Forty Years of the Basement Tapes and "the force of reality"
Okay folks, 2009 is the 40th anniversary of the mysterious appearance of the Great White Wonder. In 1969, I found it in a record shop in Grand Rapids, Michigan and haven't stopped listening to the material since. The heart of the 2-LP bootleg was the first release of what has been since known as "The Basement Tapes" and if you haven't heard (or LIVED) with those songs, I feel sorry for you.
As much a product of the collaboration of Dylan with the Band than a "Dylan" album, nothing in my lifetime approaches the camaraderie, the spontaneity or the soul of the 128 tracks they recorded with a borrowed microphone over the summer of 1967. Garth Hudson ran the mike and played organ. Danko, Robertson, and Manuel did what they could, and they liked it enough to bring back Helm from the oil rig he was working on. For decades bits and pieces of the informal sessions leaked out and I listened the whole time.
This blog is about authenticity. There is an authenticity in these tracks we have not been privilege to since, and that's all I can say without seeming inflated, maudlin or even at this stage of my life, tearing up. Manuel is gone. Danko is gone too, that hit me the hardest. (In my life of listening, I have never heard anyone give all they had the moment the recording light was on more than Danko except maybe Elmore James, and he only knew one song)
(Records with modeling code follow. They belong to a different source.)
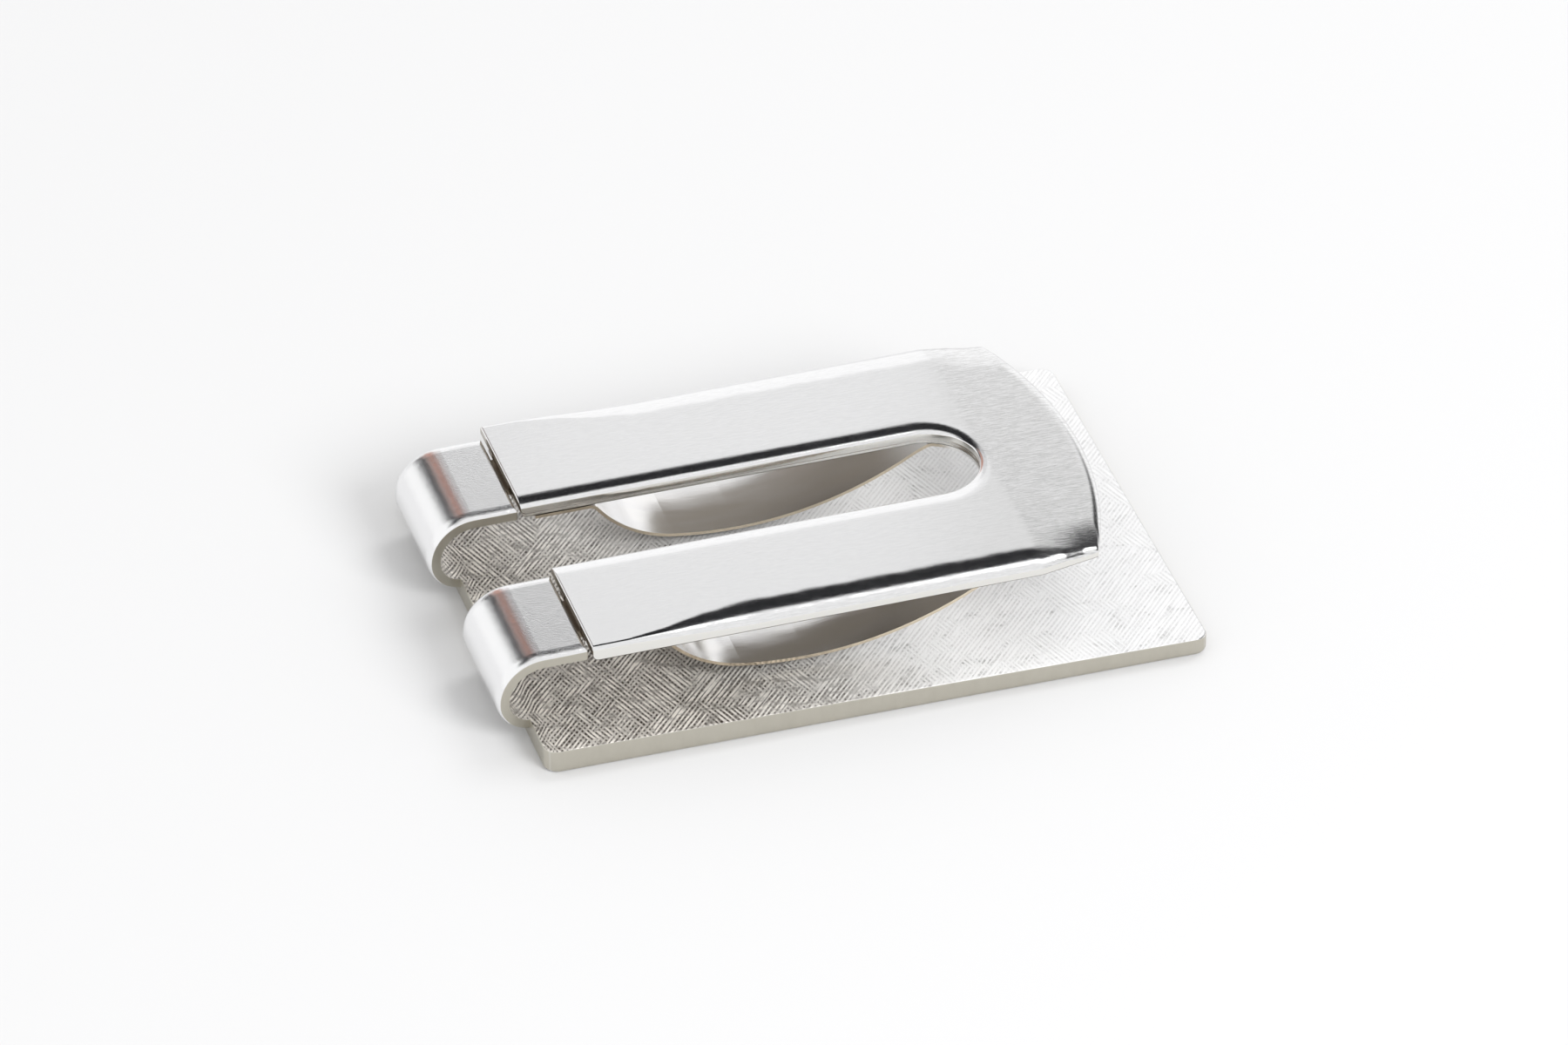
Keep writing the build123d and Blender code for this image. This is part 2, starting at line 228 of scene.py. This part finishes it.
# Each noise: its turn about Z in degrees, its scale per mm along X, Y and Z, its detail and
# its roughness.
NOISES = {
    "which_family": (0, (0.25, 0.25, 0.25), 3.0, 0.6),
    "patch": (25, (0.35, 0.6, 0.6), 5.0, 0.65),
    "blot": (-40, (1.1, 1.6, 1.6), 4.0, 0.65),
    "curl_grain": (0, (2.2, 13.0, 2.2), 3.0, 0.7),
    "sheared": (0, (1.2, 1.2, 0.6), 3.0, 0.6),
    "arm_grain": (4, (0.9, 14.0, 2.0), 4.0, 0.65),
    "arm_speck": (-3, (2.0, 10.0, 9.0), 3.0, 0.65),
    "spring_haze": (0, (0.12, 0.5, 0.5), 2.0, 0.5),
    "spring_streaks": (0, (0.4, 8.0, 8.0), 3.0, 0.6),
    "pin_haze": (0, (3.0, 0.5, 3.0), 2.0, 0.5),
}

# Each family of scratches: its angle in degrees, the distance between its lines in mm and
# its phase. Where one family is strong the other is down to WEAK_FAMILY.
SCRATCH_FAMILIES = ((48, 0.33, 0.0), (-70, 0.37, 2.0))
WEAK_FAMILY = 0.3
WAVE_PERIOD = 0.314
WAVE_SHARE = 0.34
WAVE_SETTINGS = (("Distortion", 1.2), ("Detail", 1.0), ("Detail Scale", 0.25))
WAVE_STRETCH = (0.3, 1.0, 1.0)
STREAK_STRETCH = (0.3, 4.6, 4.6)


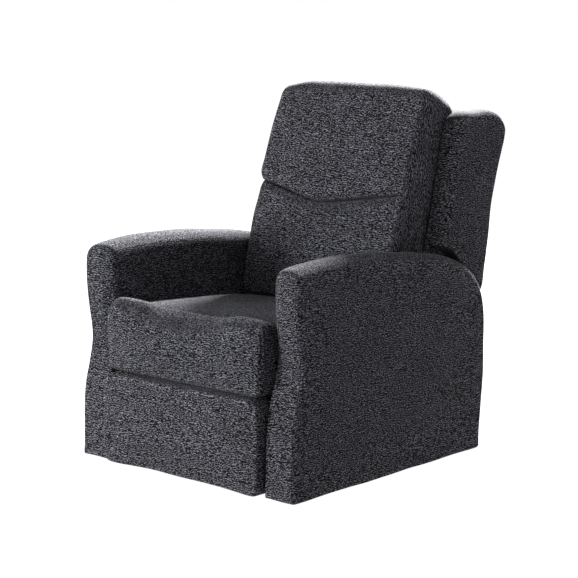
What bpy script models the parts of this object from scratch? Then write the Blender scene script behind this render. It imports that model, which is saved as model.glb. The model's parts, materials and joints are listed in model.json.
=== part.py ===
"""Recliner armchair: wood arm frames under padded covers, a sliding seat on a steel mechanism, a hinged shell
back with two cushions, and a footrest carried by a double parallelogram of links.

Metres, +Z up. The chair faces -Y. The origin lies on the floor under the middle of the overall box. Names end in
_l for the occupant's left side (+X) and _r for the right side (-X)."""

import math

import bmesh
import bpy
from mathutils import Matrix

# Overall sizes
HALF_WIDTH = 0.400
ARM_WIDTH = 0.100
ARM_INNER = HALF_WIDTH - ARM_WIDTH
GLIDE_HEIGHT = 0.006
COVER_WALL = 0.012
GAP = 0.0003

# Widths of the seat and back, each measured from the middle
SEAT_HALF = 0.290
BORDER_HALF = 0.266
FOOTREST_HALF = 0.2965
LUMBAR_HALF = 0.280
PILLOW_HALF = 0.270
SHELL_HALF = 0.282
WING_OUTER = 0.340

# Layers of the steel mechanism, distance of each plate's inner face from the middle
PLATE = 0.003
LAYER_STEP = 0.004
BASE_LAYER = ARM_INNER - PLATE - 0.0005
SEAT_LAYER = 0.2863
LINK_LAYER = SEAT_LAYER - LAYER_STEP
BAR_LAYER = LINK_LAYER - LAYER_STEP
BRACKET_LAYER = BAR_LAYER - LAYER_STEP

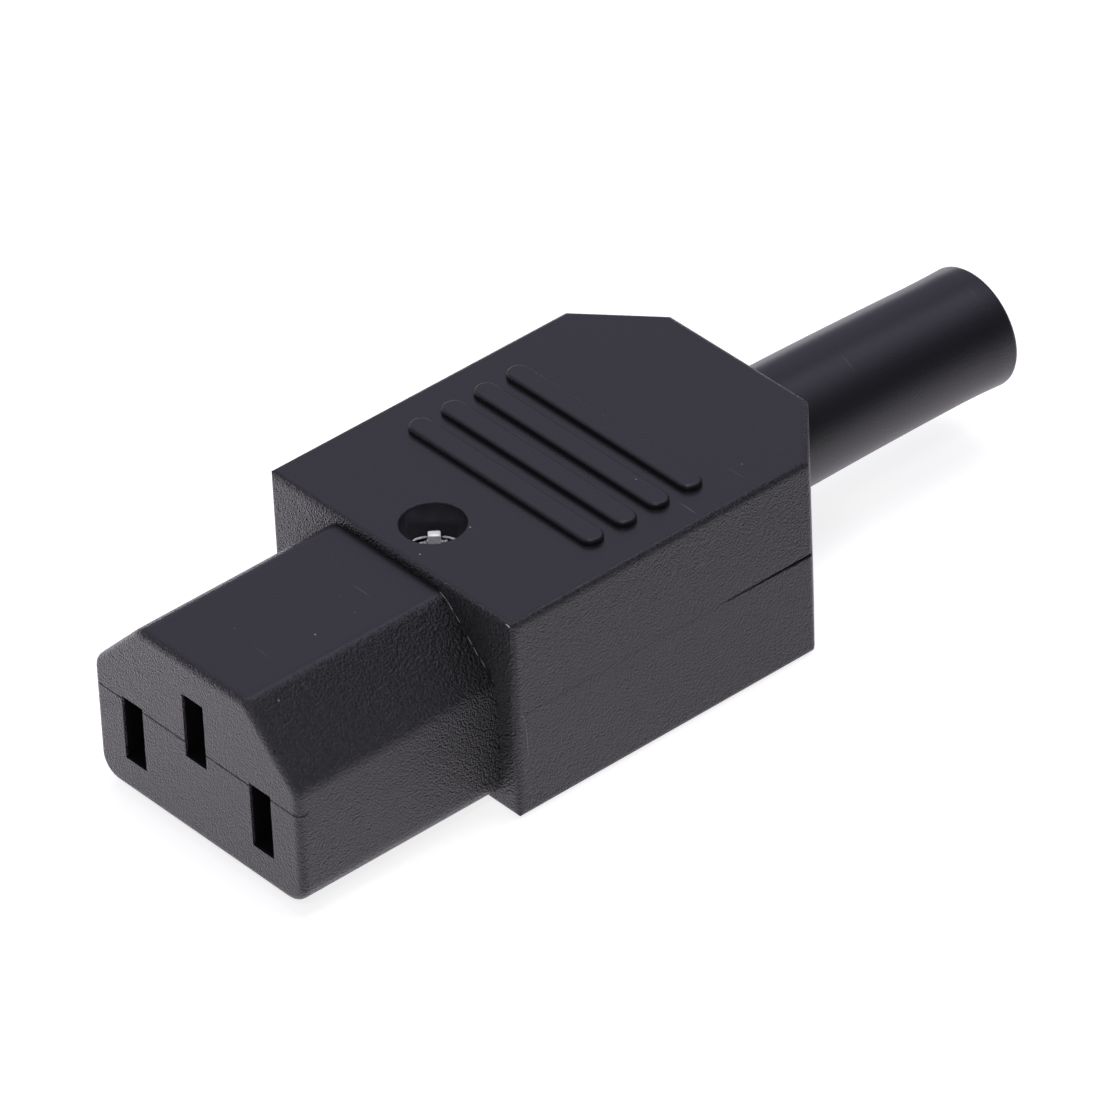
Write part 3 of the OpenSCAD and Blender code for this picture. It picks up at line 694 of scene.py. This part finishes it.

Dylan, of course, has a new disc coming out this month. Levon, a gentleman I have had the honor to meet, survived cancer with memorable courage and hosts the now legendary "Midnight Rambles" a stone throw from where the basement tapes were recorded. Sometimes Garth shows up, he still lives nearby as well. Since the complete tapes have never been legally released, I might as well crib a bit of Dylan's latest interview as well. I'm sure there are enough copies floating around that no one is going to sue me, and since I have no money I'm not too worried. If you dig around, you will probably find all the tracks. It's a lot easier now than it was 40 years ago, and when the complete set is finally released, probably after all of us are gone... they'll take their place along the Hank Williams radio shows, Willie Nelson's solo work before he hit it big and Bob Wills Radio Transcriptions as some of the most authentic, joyous and honest recordings made in the 20th Century.
Let Mr. Dylan explain it for you:
Do you think of yourself as a cult figure?
A cult figure, that's got religious connotations. It sounds cliquish and clannish. People have different emotional levels. Especially when you're young. Back then I guess most of my influences could be thought of as eccentric. Mass media had no overwhelming reach so I was drawn to the traveling performers passing through. The side show performers - bluegrass singers, the black cowboy with chaps and a lariat doing rope tricks. Miss Europe, Quasimodo, the Bearded Lady, the half-man half-woman, the deformed and the bent, Atlas the Dwarf, the fire-eaters, the teachers and preachers, the blues singers. I remember it like it was yesterday. I got close to some of these people. I learned about dignity from them. Freedom too. Civil rights, human rights. How to stay within yourself. Most others were into the rides like the tilt-a-whirl and the rollercoaster. To me that was the nightmare. All the giddiness. The artificiality of it. The sledge hammer of life. It didn't make sense or seem real. The stuff off the main road was where force of reality was. At least it struck me that way. When I left home those feelings didn't change.
But you've sold over a hundred million records.
Yeah I know. It's a mystery to me too.